17.Successors and Assigns. The terms of the Plan shall be binding upon and inure to the benefit of the Company and any assignee or successor entity, including any successor entity contemplated by Section 5(e).
18.Data Protection.
(a)Personal Data Processing. By participating in the Plan, the Participant understands and acknowledges that it is necessary for the Company, Parent and any of its Subsidiaries and affiliates to collect, use, disclose, hold, transfer and otherwise process certain personal information about the Participant, including, but not limited to, the Participant’s Data, or other personal information as described in an Award Agreement or any other grant materials or as otherwise provided to the Company or Parent, Subsidiary or affiliate for the purpose of implementing, administering and managing the Plan. Any such processing will be carried out in accordance with the Company’s legitimate interest in administering the Plan and only to the extent permitted by and in full compliance with any applicable data protection laws and regulations. A Participant’s failure or refusal to provide or update such Participant’s Data (or to agree to the terms and conditions of the Plan) may result in the Company being unable to administer the Plan in respect of such Participant. A Participant’s Data will be retained by the Company for as long as such Participant holds Awards in the Company, and thereafter, to the extent necessary to fulfill lawful purposes or as long as required by applicable law, which is generally seven (7) years. These purposes include:
(i)administering and maintaining Participant records;
(ii)providing information to the Company or Parent, Subsidiary or affiliate, trustees of any employee benefit trust, registrars, brokers or third-party administrators of the Plan;
(iii)providing information to future purchasers or merger partners of the Company or any affiliate, or the business in which the Participant works; and
(iv)transferring information about the Participant to any country or territory that may not provide the same protection for the information as the Participant’s home country.

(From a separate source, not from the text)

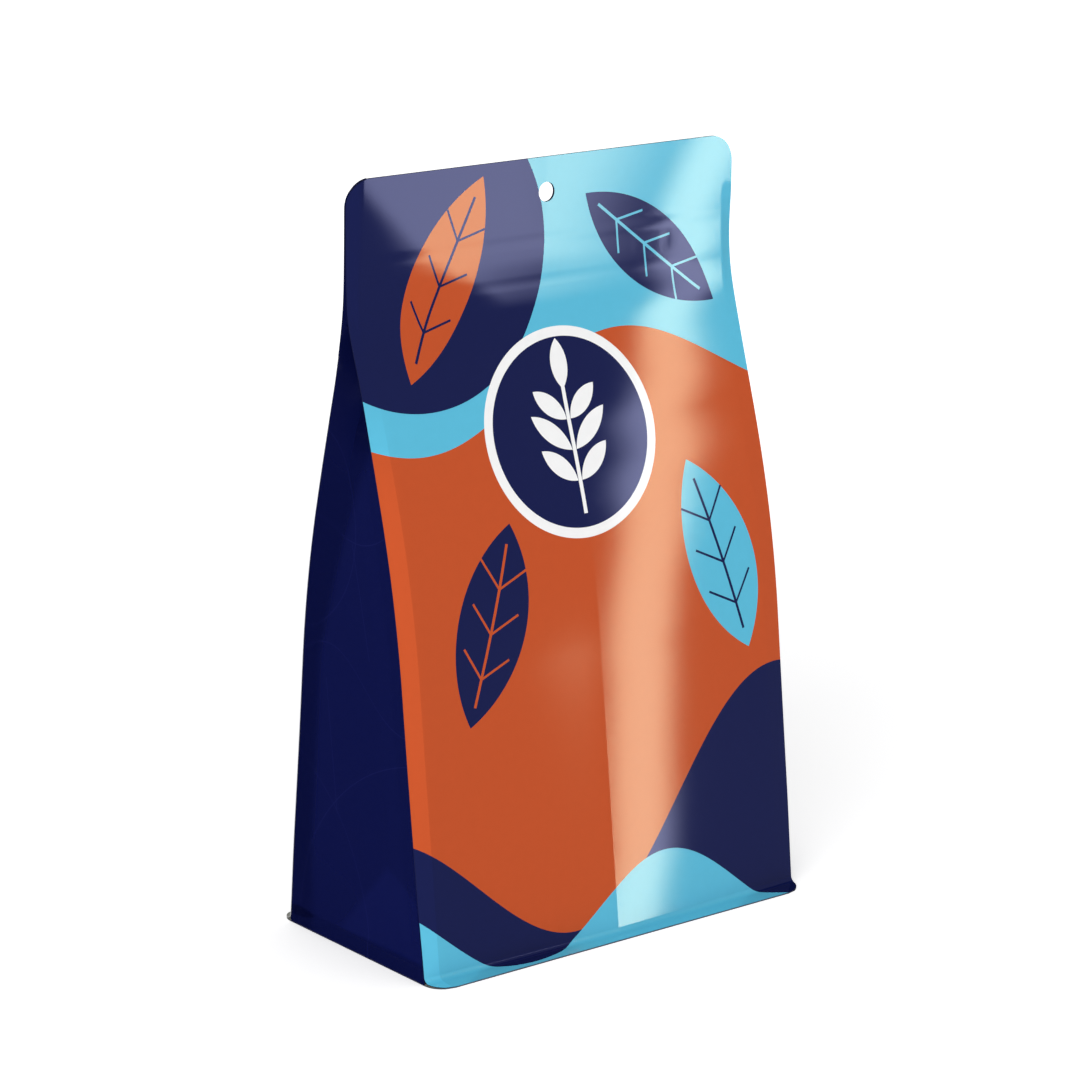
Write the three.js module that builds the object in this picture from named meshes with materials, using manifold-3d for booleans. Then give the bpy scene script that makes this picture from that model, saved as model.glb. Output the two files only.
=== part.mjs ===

(b)Disclosure. The Company may transfer a Participant’s Data amongst its Parent, Subsidiaries or affiliates and service providers, acting as processors or joint data controllers, including any plan administrator (the “Plan Administrator”) that is an independent service provider based in the United States assisting the Company with the implementation, administration and management of the Plan. A Participant may be asked to acknowledge, or agree to, separate terms and data processing practices with the Plan Administrator. In the future, the Company may select a different service provider or additional service providers and share Data with such other provider(s) serving the Company in a similar manner.
(c) International Transfer. A Participant’s Data may be transferred from such Participant’s country to other jurisdictions, including the United States. The Participant understands and acknowledges that such jurisdictions might have enacted data privacy laws that are less protective or otherwise different from those applicable in the Participant’s country of residence. The Company shall take reasonable steps to ensure that the Participant’s Data is legally transferred and continues to be adequately protected and securely held. If the Participant’s Data is subject to the data protection laws of
the European Economic Area, including the United Kingdom (the “EEA”), the Company shall rely upon an adequate mechanism for the international transfer and subsequent onward transfers of personal data. The Company is certified to the EU-U.S. Privacy Shield Program.
(d) Data Subject Rights. Subject to the nature of the data, the purpose and nature of the processing, and any lawful bases of the Company, the Participant understands that he or she may have a number of rights under data privacy laws in the Participant’s jurisdiction. Subject to the conditions set out in the applicable law and depending on where the Participant is based, such rights may include the right to (i) request access to or copies of Data processed by the Company, (ii) rectification of incorrect Data, (iii) deletion of Data, (iv) restrictions on the processing of Data, (v) object to the processing of Data for legitimate interests, (vi) portability of Data, (vii) lodge complaints with competent authorities in the Participant’s jurisdiction, and/or (viii) receive a list with the names and addresses of any potential recipients of the Participant’s Data. To receive clarification regarding these rights or to exercise these rights, the Participant may contact the Company.
(e) Data Controller and Data Protection Officer. The data controller is the Company and the data protection officer is the Company’s Director of IT.
19.Electronic Delivery and Acceptance. The Company may, in its sole discretion, decide to deliver any documents related to the Awards granted under the Plan or future Awards that may be granted under the Plan by electronic means or request the Participant’s consent to participate in the Plan by electronic means. By participating in the Plan, the Participant consents to receive such documents by electronic delivery and agrees to participate in the Plan through any on-line or electronic system established and maintained by the Company or a third party designated by the Company.
20.Governing Law. The Plan and each Award Agreement shall be governed by the laws of the State of Georgia, except with respect to matters that are subject to tax laws, regulations and rules of any specific jurisdiction, which shall be governed by the respective laws, regulations and rules of such jurisdiction. Certain definitions, which refer to laws other than the laws of such jurisdiction, shall be construed in accordance with such other laws.